@aria, I love the points you make about dependency being a needed stage and a positive thing for some of us who never had the experience of trusting someone. I agree with all you are saying, which was more eloquently put than I could have done. Now, maybe not everyone has this same issue, and a kind of therapy that is more focused on developing inner resources is what they need. From what you write it actually sounds like you are clearer on what you need than you think you are. :) Learning to depend on another person in a safe way is a stage, not an end in itself. The idea is eventually we internalize the demonstrations of healthy caring and learn to give that to ourselves, but it has seemed to me, too, that the school of therapy that expects us to do that before we have the raw materials to do it with is putting the cart before the horse.

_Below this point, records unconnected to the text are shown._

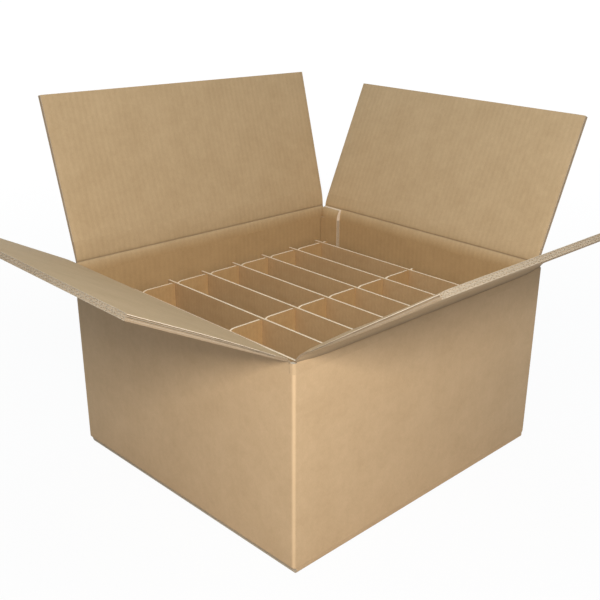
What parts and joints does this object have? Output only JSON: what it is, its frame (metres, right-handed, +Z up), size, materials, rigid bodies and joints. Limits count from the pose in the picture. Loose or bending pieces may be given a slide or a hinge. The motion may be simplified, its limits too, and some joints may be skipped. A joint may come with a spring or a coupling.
{
  "type": "bottle shipping box",
  "caption": "Open corrugated shipping box with hinged top flaps and interlocking slotted dividers that part the inside into bottle cells.",
  "frame": {"origin": "middle of the bottom face, where the outer bottom flaps meet", "axes": "+Z up, +X along the long side to the wall with the glued tab, +Y across to the back wall"},
  "size_m": [0.7742, 0.689, 0.4991],
  "materials": {
    "double_wall_board": "plain kraft, matt",
    "single_wall_board": "plain kraft, matt"
  },
  "bodies": {
    "box": {"box_shell": "double_wall_board", "cross_divider_1": "single_wall_board", "cross_divider_2": "single_wall_board", "cross_divider_3": "single_wall_board", "cross_divider_4": "single_wall_board", "cross_divider_5": "single_wall_board", "cross_divider_6": "single_wall_board", "cross_divider_7": "single_wall_board", "cross_divider_8": "single_wall_board", "long_divider_1": "single_wall_board", "long_divider_2": "single_wall_board", "long_divider_3": "single_wall_board"},
    "front_flap": {"front_flap": "double_wall_board"},
    "back_flap": {"back_flap": "double_wall_board"},
    "left_flap": {"left_flap": "double_wall_board"},
    "right_flap": {"right_flap": "double_wall_board"}
  },
  "joints": [
    {"name": "front_fold", "type": "hinge", "parent": "box", "child": "front_flap", "pos_m": [0, -0.2218, 0.2836], "axis": [1, 0, 0], "range_deg": [-147.9, 92.1]},
    {"name": "back_fold", "type": "hinge", "parent": "box", "child": "back_flap", "pos_m": [0, 0.2218, 0.2836], "axis": [-1, 0, 0], "range_deg": [-104.7, 135.3]},
    {"name": "left_fold", "type": "hinge", "parent": "box", "child": "left_flap", "pos_m": [-0.2418, 0, 0.2763], "axis": [0, -1, 0], "range_deg": [-152.6, 87.4]},
    {"name": "right_fold", "type": "hinge", "parent": "box", "child": "right_flap", "pos_m": [0.2418, 0, 0.2763], "axis": [0, 1, 0], "range_deg": [-114.7, 125.3]}
  ]
}
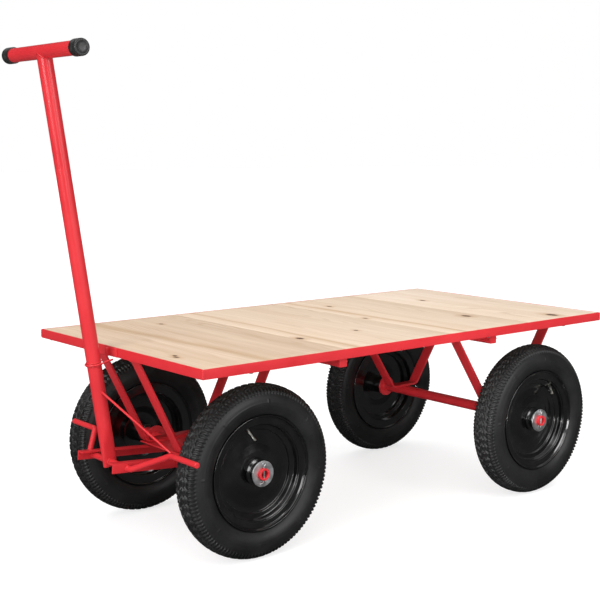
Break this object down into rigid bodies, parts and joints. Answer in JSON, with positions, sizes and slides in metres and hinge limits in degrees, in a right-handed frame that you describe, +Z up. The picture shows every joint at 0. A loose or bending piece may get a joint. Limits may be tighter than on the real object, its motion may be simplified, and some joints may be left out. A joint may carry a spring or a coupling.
{
  "type": "platform cart",
  "caption": "Platform cart with a plywood deck in a steel rim, pneumatic tyres, a steered front axle and a folding T-handle that sets a tyre brake.",
  "frame": {"origin": "middle of the bounding box at ground level", "axes": "+X forward to the handle end, +Y to the cart's left side, +Z up"},
  "size_m": [1.358, 0.64, 1.0405],
  "materials": {
    "plywood": "raw pine plywood",
    "red_paint": "semi-gloss powder coat",
    "black_paint": "gloss black enamel",
    "zinc_steel": "zinc plated",
    "tyre_rubber": "matt black rubber",
    "grip_rubber": "satin black rubber",
    "valve_metal": "nickel plated"
  },
  "bodies": {
    "chassis": {"deck_board_1": "plywood", "deck_board_2": "plywood", "deck_board_3": "plywood", "deck_board_4": "plywood", "rail_front": "red_paint", "rail_rear": "red_paint", "rail_left": "red_paint", "rail_right": "red_paint", "deck_screws": "zinc_steel", "cross_members": "red_paint", "hanger_front_left": "red_paint", "hanger_front_right": "red_paint", "hanger_rear_left": "red_paint", "hanger_rear_right": "red_paint", "turntable_plate": "red_paint", "kingpin": "zinc_steel", "kingpin_nut": "zinc_steel", "rear_axle": "red_paint", "rear_collars": "red_paint", "rear_washers": "zinc_steel", "rear_split_pins": "zinc_steel", "hook_catch": "red_paint"},
    "steering": {"turntable_disc": "red_paint", "front_axle": "red_paint", "front_collars": "red_paint", "front_washers": "zinc_steel", "front_split_pins": "zinc_steel", "yoke_arm_left": "red_paint", "yoke_arm_right": "red_paint"},
    "handle": {"handle_foot": "red_paint", "handle_tube": "red_paint", "grip_tube": "red_paint", "grip_cap_left": "grip_rubber", "grip_cap_right": "grip_rubber", "handle_cross_rod": "red_paint", "brake_bar_left": "red_paint", "brake_bar_right": "red_paint", "brake_brace": "red_paint", "hook_keepers": "red_paint"},
    "hook": {"handle_hook": "red_paint"},
    "wheel_front_left": {"tyre_front_left": "tyre_rubber", "rim_front_left": "black_paint", "rim_disc_front_left": "black_paint", "hub_front_left": "black_paint", "valve_front_left": "valve_metal"},
    "wheel_front_right": {"tyre_front_right": "tyre_rubber", "rim_front_right": "black_paint", "rim_disc_front_right": "black_paint", "hub_front_right": "black_paint", "valve_front_right": "valve_metal"},
    "wheel_rear_left": {"tyre_rear_left": "tyre_rubber", "rim_rear_left": "black_paint", "rim_disc_rear_left": "black_paint", "hub_rear_left": "black_paint", "valve_rear_left": "valve_metal"},
    "wheel_rear_right": {"tyre_rear_right": "tyre_rubber", "rim_rear_right": "black_paint", "rim_disc_rear_right": "black_paint", "hub_rear_right": "black_paint", "valve_rear_right": "valve_metal"}
  },
  "joints": [
    {"name": "steer", "type": "hinge", "parent": "chassis", "child": "steering", "pos_m": [0.325, 0, 0.1982], "axis": [0, 0, 1], "range_deg": [-28, 28]},
    {"name": "handle_fold", "type": "hinge", "parent": "steering", "child": "handle", "pos_m": [0.537, 0, 0.194], "axis": [0, 1, 0], "range_deg": [0, 94]},
    {"name": "hook_swivel", "type": "hinge", "parent": "handle", "child": "hook", "pos_m": [0.56869, 0, 0.4036], "axis": [0.1495, 0, 0.9888], "range_deg": [-90, 0]},
    {"name": "front_left_spin", "type": "hinge", "parent": "steering", "child": "wheel_front_left", "pos_m": [0.325, 0.216, 0.1825], "axis": [0, 1, 0], "continuous": true},
    {"name": "front_right_spin", "type": "hinge", "parent": "steering", "child": "wheel_front_right", "pos_m": [0.325, -0.216, 0.1825], "axis": [0, 1, 0], "continuous": true},
    {"name": "rear_left_spin", "type": "hinge", "parent": "chassis", "child": "wheel_rear_left", "pos_m": [-0.483, 0.268, 0.1825], "axis": [0, 1, 0], "continuous": true},
    {"name": "rear_right_spin", "type": "hinge", "parent": "chassis", "child": "wheel_rear_right", "pos_m": [-0.483, -0.268, 0.1825], "axis": [0, 1, 0], "continuous": true}
  ]
}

Having said that, I know that for me to get to the point where I could trust another person enough to let them meet my needs that way - even to communicate what my needs are - would be such a huge step, I would be a long way towards being healed already. I can be with someone who obviously wants to help and is asking me what they can do to help, and all I can do is go into what I now realize is an emotional flashback, sobbing helplessly, because what I need is wrong or shameful or too much and to be vulnerable means I'll get hurt. So it's hard even to imagine a situation where I would overuse an offer to call for help. My last therapist was big on teaching me to develop my own resources, but I realize now that was a long way away from what I needed. My new therapist actually asked in the first session how good I am at asking for help when I need it, and seemed to think it was noteworthy that I don't do so.

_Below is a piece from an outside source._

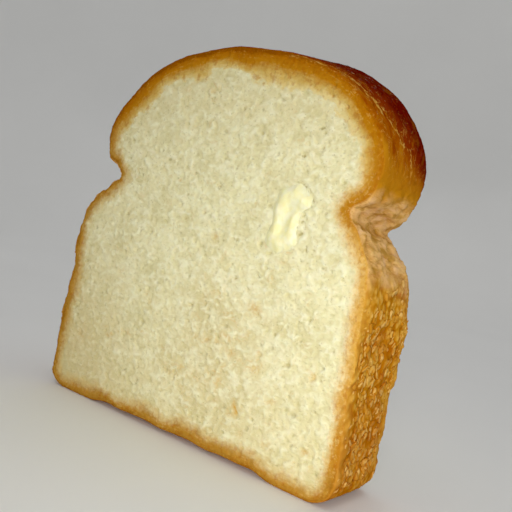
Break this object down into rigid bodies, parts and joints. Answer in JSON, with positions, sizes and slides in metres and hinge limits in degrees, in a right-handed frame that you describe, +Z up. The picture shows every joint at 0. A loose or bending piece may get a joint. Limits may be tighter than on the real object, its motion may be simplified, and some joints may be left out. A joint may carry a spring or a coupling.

I do have this one friend who is very good at being supportive in crises, and who has offered that if I ever really need to, I can call her at any time, even in the middle of the night. This feels like something of a safety net, but not entirely because again, at my worst it feels too risky to ask for help. Say there is a scale of distress from one to ten, one being neutral and 10 being seriously suicidal. With most people, if I get any higher than about a four, I don't want to talk. With this friend, I can call up to about a seven. Any higher than that, I don't reach out to anyone. The thing is, my scale of distress has so much to do with feeling safe and trusting (or not) around other people, that if I felt able to call and ask for help, and receive it, when I got close to a ten, then I wouldn't get there in the first place.
Supposing your therapist did agree that it was all right to call outside of sessions, would you feel comfortable doing so? How often? Would you feel able to talk with her about where she stands on the issue of dependency as a part of the therapeutic process? It sounds like an important thing to know since this is such a big part of what you are looking for.